Our equation has no sign changes at all so it cannot have any real positive roots!
Then you consider the polynomial
$$ p(-x) = (-x)^5 + 2(-x)^3 + (-x)^2 + 2 = -x^5 - 2x^3 + x^2 + 2 $$
This polynomial only has one sign change in the coefficients so it can at most have one positive root meaning the original polynomial may at most have one real negative root.
Here we've already reduced ourselves to either A or D and if we're willing to chance it just random pick one of them.
However we don't need to do that because the polynomial in fact must have one real root. Look at it again. 
$$p(x) = x^5 + 2 x^3 + x^2 + 2$$
It has odd degree! And polynomials with odd degrees always have at least one real root (which we in this case know to be negative) because it's limits at positive and negative infinity have different signs. 

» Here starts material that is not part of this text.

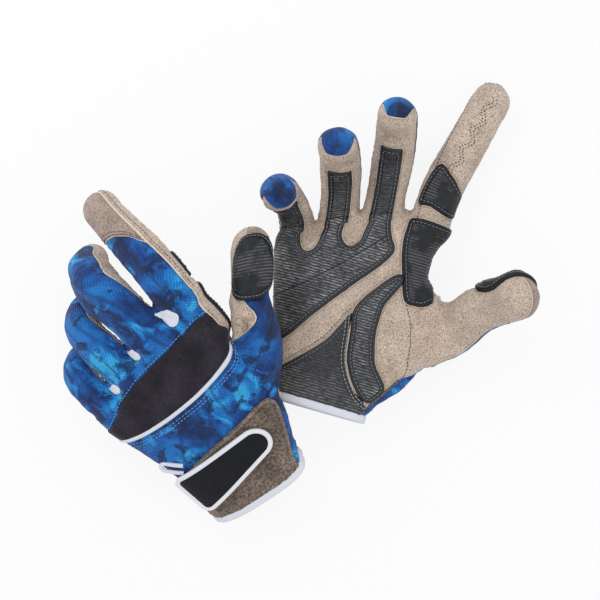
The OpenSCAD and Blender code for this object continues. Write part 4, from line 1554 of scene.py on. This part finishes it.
def white_rubber():
    rubber = Finish("white_rubber", 0.45, 0.4)
    rubber.surface.inputs["Base Color"].default_value = (0.86, 0.86, 0.88, 1)
    grain = rubber.noise(rubber.on("cloth"), 1.2, 3, 0.6)
    rubber.done(normal=rubber.bump(grain, 0.04, 0.4))


def hook_tape():
    hooks = Finish("hook_tape", 0.6, 0.4)
    dots = hooks.dots(hooks.on("cloth"), 0.8, 0.1)
    colour = hooks.ramp(dots, [(0.2, (0.06, 0.06, 0.065)), (0.5, (0.018, 0.018, 0.02))])
    hooks.done(colour, hooks.bump(dots, 0.5, 1.0))


def thread(name, colour):
    strand = Finish(name, 0.6, 0.4)
    twist = strand.noise(strand.add("TexCoord").outputs["Object"], 2500, 2)
    dark = tuple(0.6 * c for c in colour)
    strand.done(strand.ramp(twist, [(0.35, dark), (0.65, colour)]),
                strand.bump(twist, 0.05, 0.5))


moulded_black()
white_rubber()
hook_tape()
# The grey thread is black thread, coloured blue-grey because its glints are painted in.
for name, colour in {
        "blue_thread": (0.22, 0.45, 0.85), "pale_thread": (0.5, 0.42, 0.32),
        "brown_thread": (0.13, 0.095, 0.07), "black_thread": (0.006, 0.006, 0.008),
        "hole_brown": (0.06, 0.045, 0.035), "grey_thread": (0.25, 0.28, 0.33),
        "light_thread": (0.5, 0.5, 0.52)}.items():
    thread(name, colour)
print(len(FINISHES), "finishes")

# %% [markdown]
# Every panel gets its finish in a material slot, and the plain CAD solid that
# it stands for is hidden; a panel of the hand also gets the body it moves with.
# The knuckle panel and the thumb's patch have foam under them.

# %% Finishing the panels
CLOTH_OF = {"knuckle_panel": "neoprene", "wrist_loop_patch": "loop_pile",
            "fourchettes": "white_tape", "palm_patch": "palm_leather",
            "heel_patch": "strip_leather", "band_patch": "palm_leather",
            "web_patch": "smooth_leather", "index_patch": "smooth_leather",
            "thumb_patch": "smooth_leather", "index_tip_cap": "back_suede",
            "thumb_tip_cap": "back_suede", "palm_panel": "suede"}
CLOTH_BY_ENDING = {"strip": "strip_leather", "palm": "suede"}
NODE_OF = {"heel_patch": "palm_reinforcements", "band_patch": "palm_reinforcements",
           "web_patch": "palm_reinforcements", "thumb_tip_cap": "thumb_back"}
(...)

Therefore D (1) is the correct answer! and we didn't need to factor or solve for anything so know it!
A: I highly recommend that you take advantage of computational knowledge engines when you're not sure how to proceed facing this type of problem. You can get a factorization from Symbolab ("Factor x^5 + 2x^3 + x^2 +2") and check your work by examining a plot on Wolfram Alpha ("factor x^5 + 2 x^3 + x^2 + 2").
A: All the answers above are great and much more rigorous than what I am about to write; but it will be simpler to use the sign rule of Descartes-
The max. no. of +ve real roots of a polynomial equation is the number of changes in sign of coefficients from +ve to -ve in f(x).
The max. no. of -ve real roots of a polynomial equation is the number of sign changes from -ve to +ve in f(-x).
Your equation f(x) has no change in the sign of coefficients( all are +ve). So no +ve real roots. If you write for f(-x), there is a change of sign in the $x^2$ coeffecient. Thus there is one -ve real root. SO the answer is (D); the equation has one real root (which is also negative).
A: Consider the polynomial $\mod{x^3 +1} $
$x^5 + 2x^3 + x^2 + 2 \equiv -x^2 -2 + x^2 + 2 \equiv 0$
Thus, the polynomial has a factor of $x^3+1$
The remainder of the question can be done as above.